__SET TASK__
All lines holding the string "scene" are to be shown.

···

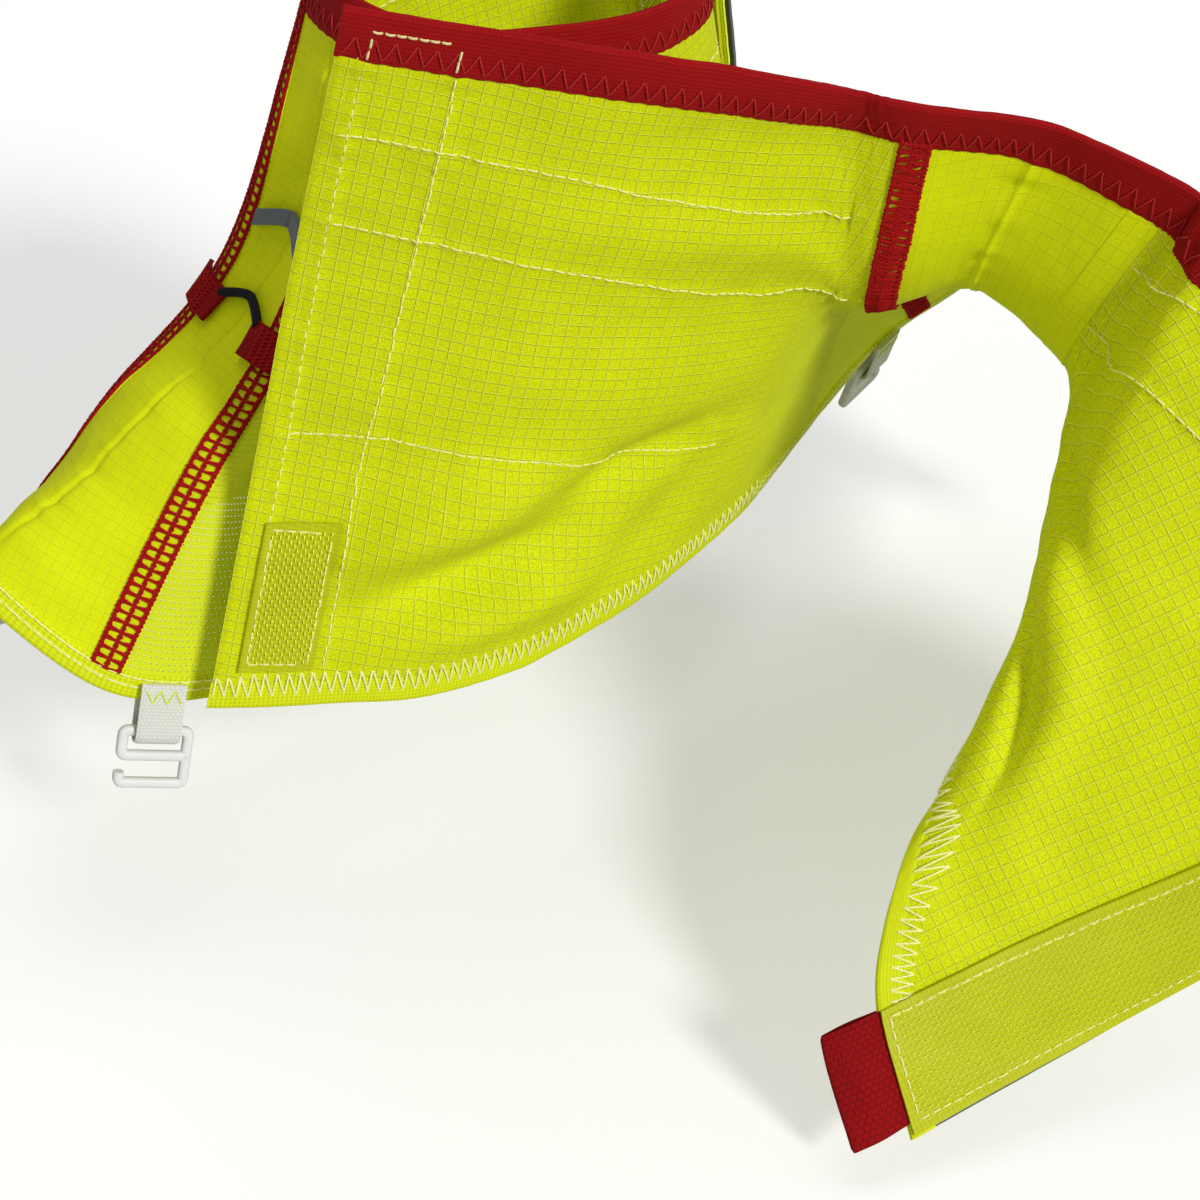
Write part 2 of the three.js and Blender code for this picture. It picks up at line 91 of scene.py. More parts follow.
def curve(pick: Callable[[Array], Array], knots: Array, t: Array) -> Array:
    """Cubic Hermite curve at uneven knots; each tangent is the weighted mean of slopes.

    Args:
        pick: Gives the points (n, 3) for an array of knot numbers (n,).
        knots: Parameter of each knot.
        t: Parameters at which the curve is wanted, (n,).

    Returns:
        Points (n, 3).
    """
    last = len(knots) - 2
    i = np.clip(np.searchsorted(knots, t, side="right") - 1, 0, last)

    def slope(k: Array) -> Array:
        """Change per unit of the parameter between knots k and k + 1."""
        k = np.clip(k, 0, last)
        return (pick(k + 1) - pick(k)) / (knots[k + 1] - knots[k])[:, None]

    def tangent(k: Array) -> Array:
        """Tangent at knot k: both slopes, each weighted by the other side's length."""
        before = (knots[k] - knots[np.maximum(k - 1, 0)])[:, None]
        after = (knots[np.minimum(k + 1, last + 1)] - knots[k])[:, None]
        return (slope(k - 1) * after + slope(k) * before) / (before + after)

    span = (knots[i + 1] - knots[i])[:, None]
    f = (t - knots[i])[:, None] / span
    return (
        (2 * f**3 - 3 * f**2 + 1) * pick(i)
        + (f**3 - 2 * f**2 + f) * span * tangent(i)
        + (3 * f**2 - 2 * f**3) * pick(i + 1)
        + (f**3 - f**2) * span * tangent(i + 1)
    )


def unit(vectors: Array) -> Array:
    """Vectors scaled to length one."""
    return vectors / np.maximum(np.linalg.norm(vectors, axis=-1, keepdims=True), 1e-9)


@dataclass
class Net:
    """Points in mm with faces of any number of corners and one UV pair for each point."""

    points: Array
    faces: list[Array]
    uv: Array

    @staticmethod
    def joined(nets: list["Net"]) -> "Net":
        """One net from several, their faces renumbered."""
        starts = np.cumsum([0] + [len(n.points) for n in nets])
        return Net(
            np.concatenate([n.points for n in nets]),
            [f + s for n, s in zip(nets, starts) for f in n.faces],
            np.concatenate([n.uv for n in nets]),
        )

    def piece(self, name: str, material: bpy.types.Material) -> bpy.types.Object:
        """Makes the object: metres, smooth faces, edges over 50 degrees kept sharp.

        Args:
            name: Name of the piece.
            material: Its finish.

        Returns:
            The new object, at the origin.
        """
        mesh = bpy.data.meshes.new(name)
        corners = np.concatenate([f.ravel() for f in self.faces]).astype(np.int32)
        totals = np.concatenate([np.full(len(f), f.shape[1]) for f in self.faces])
        mesh.vertices.add(len(self.points))
        mesh.vertices.foreach_set("co", (self.points * MM).astype(np.float32).ravel())
        mesh.loops.add(len(corners))
        mesh.loops.foreach_set("vertex_index", corners)
        mesh.polygons.add(len(totals))
        mesh.polygons.foreach_set("loop_start", (np.cumsum(totals) - totals).astype(np.int32))
        layer = mesh.uv_layers.new(name="cloth")
        layer.data.foreach_set("uv", self.uv[corners].astype(np.float32).ravel())
        mesh.update(calc_edges=True)
        mesh.validate()
        mesh.polygons.foreach_set("use_smooth", np.ones(len(mesh.polygons), bool))
        mesh.set_sharp_from_angle(angle=np.radians(50))
        mesh.materials.append(material)
        obj = bpy.data.objects.new(name, mesh)
        bpy.context.scene.collection.objects.link(obj)
        return obj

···

__RESPONSE TO THE TASK__
Write part 2 of the three.js and Blender code for this picture. It picks up at line 91 of scene.py. More parts follow.
        bpy.context.scene.collection.objects.link(obj)